(...)First on Mr. Blechacz's agenda was, appropriately, Bach — the Italian Concerto. This work is sometimes viewed as hackneyed, but not in fresh, capable hands — which Mr. Blechacz's are.
(…) Mr. Blechacz continued his program with three pieces of Liszt: "Waldesrauschen," "La leggierezza," and "Gnomenreigen." And he demonstrated what you ought to demonstrate in these pieces: a big technique and a Romantic imagination. In other words, Mr. Blechacz is a Lisztian. Throughout these pieces, when the pianist performed some technical feat, the man in front of me looked at his wife as if to say, "How 'bout that?" His amazement and pleasure was justified.
I am pleased to report that Mr. Blechacz's passagework was, by and large, smooth. And was "La leggierezza" sufficiently light (for its very name means lightness)? Yes.
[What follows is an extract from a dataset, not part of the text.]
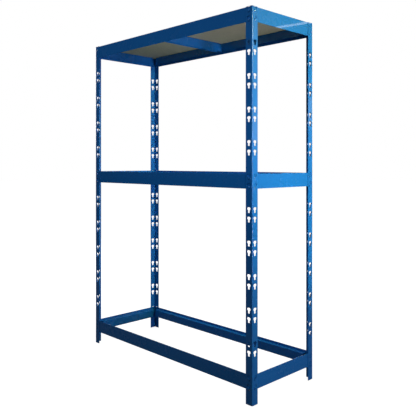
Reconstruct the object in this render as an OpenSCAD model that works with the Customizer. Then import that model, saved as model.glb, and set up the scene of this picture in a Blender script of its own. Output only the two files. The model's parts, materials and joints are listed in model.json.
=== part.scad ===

(…) But the young man did himself proud in the B-minor sonata, that wonderful piece. The sonata is well suited to what seems to be his bold, masculine, devil-may-care style. Most of the sonata sounded smart and fresh. And Mr. Blechacz showed a fine sense of the architecture of the work.
(…) The people went mad for this tousle-haired youngster, screaming and stamping their feet. In due course, he sent them home with Chopin's famous, beguiling Waltz in C-sharp minor, which was very stylish and idiomatic.